Could the distribution shift if the first circuit fails due to a non-time-related factor (e.g., a sudden short-circuit)? Would the derived formula for E(Y|X=s) remain valid?

If the failure mechanism for X is not purely related to continuous time wear (e.g., if it fails because of an abrupt catastrophic event that also might affect circuit Y differently), then we might have a mismatch between the theoretical assumption and the real cause of failure. In that case, the condition “X fails at time s” might not fully capture the effect of that catastrophic event, because Y might also be impacted at a different rate. Our model is built on the assumption that the lifetimes are described by (x+y)^4 structures in the joint distribution.
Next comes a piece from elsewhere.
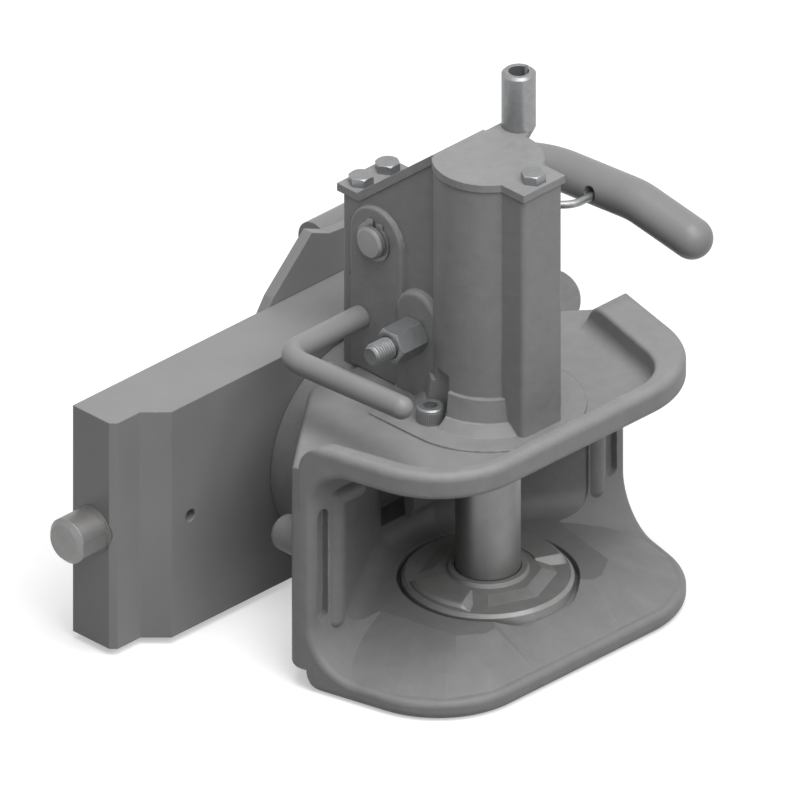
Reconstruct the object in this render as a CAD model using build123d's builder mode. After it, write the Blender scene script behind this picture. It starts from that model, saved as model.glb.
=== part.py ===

If real data depart from that assumption (e.g., sudden random shocks that can fail both circuits simultaneously), we would need a different joint distribution form. Interviewers may test your reasoning on whether you can identify that the model might break if external or instantaneous shock failures are more dominant than time-related wear.

How might we approach parameter estimation for real data if we only observe pairs (x_i, y_i) and know that x_i and y_i are from this joint distribution?

In practice, if you have a dataset of n pairs (x_i, y_i) with x_i>1, y_i>1, you can write down the joint likelihood function based on f_X,Y(x,y). The problem states that f_X,Y(x,y) = 24/(x+y)^4 for x>1, y>1. If you wanted to confirm the distribution’s correctness or estimate additional parameters (e.g., if the 4 in the exponent was not known and you treat it as a parameter n), you would form the likelihood:

L(n) = ∏ over i=1 to n of [C(n)/(x_i + y_i)^(n+something)],

where C(n) is the normalizing constant that ensures integration to 1. You would then maximize log L(n) with respect to n (or whichever parameters are unknown). Potential pitfalls include incorrectly ignoring the domain constraints (x_i>1, y_i>1) or forgetting that you must re-normalize for those domain restrictions. If the sample size is small, you might also consider a Bayesian approach with a prior on n, though that is more advanced for an interview.